"VOLTO JÁ"
Mas vai demorar uns dias.
Recebe-se uma carta dizendo que, nas bibliotecas, "aparece um razoável número de pessoas que gostaria mas, por deficiência visual, não pode ler os seus livros.”
Se dá licença para que se editem em grande formato e letra a condizer com o nome da editora: XL.
Paga? Dois exemplares da obra. Direitos de autor? Nenhuns. Mas é honra, além de que o sentimento de solidariedade provoca uma intensa satisfação.
O modo como alguns escritores, por vezes tão penosamente vaidosos, se cansam a explicar os princípios filosóficos, morais, sexuais, sociais, das suas obras. O modo como tudo é ampliado, engrandecido, preparado para a venda, o êxito, a vitória - quando ao fim e ao cabo o conto, a novela, o romance, são somente histórias.
O autor fornece a moldura, os contornos, o movimento, e o leitor com a sua sensibilidade completa a obra.
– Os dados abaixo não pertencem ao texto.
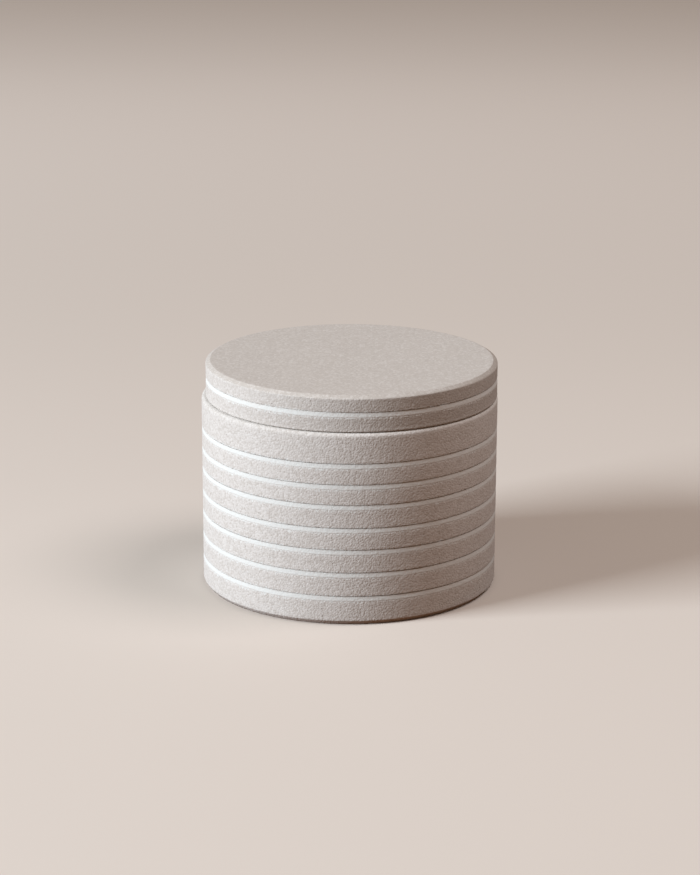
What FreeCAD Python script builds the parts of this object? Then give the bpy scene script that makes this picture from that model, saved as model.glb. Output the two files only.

Só isso. O resto, explicações, andaimes, estruturas e sistemas, as escolas, as correntes, as modas, será útil para a fama e o comércio, mas é passageiro, insignificante.
Contudo, esses bombardeamentos tornam difícil manter-se a gente insensível, e de vez em quando pergunto-me porque bizarro destino o meu escrever é apenas escrever, apenas trabalho. Porque é que não oiço vozes nem tenho revelações? Porque não chega até mim a inspiração do Altíssimo? Porque é que na minha vida nunca se dão daqueles encontros ou situações donde subitamente faísca a luz do génio?
Deus sabe que não sofro de excessiva modéstia, mas como me sinto zé-ninguém quando comparo a minha singela labuta com as complexas construções intelectuais, artísticas e filosóficas que a maior parte dos escritores jura estar na base dos seus livros! Sejam holandeses ou suecos, americanos, búlgaros ou marroquinos, portugueses, croatas, todos eles parecem viver em planos tão esotéricos e elevados do pensamento, que só de ouvi-los sinto tonturas.
Sem dar tempo a que lhe feche a boca, acontece por vezes que um ou outro bem intencionado se me põe a cantar as loas dum escritor, dos seus livros, das emoções que esses livros lhe causaram. E a beleza do estilo do homem, a profundidade do seu pensar, a rectidão da sua moral, a firmeza dos seus ideais...
Em ocasiões assim o que irrita não é propriamente a inveja causada pelo talento alheio, ou a falta de finesse do interlocutor, mas a comparação implícita.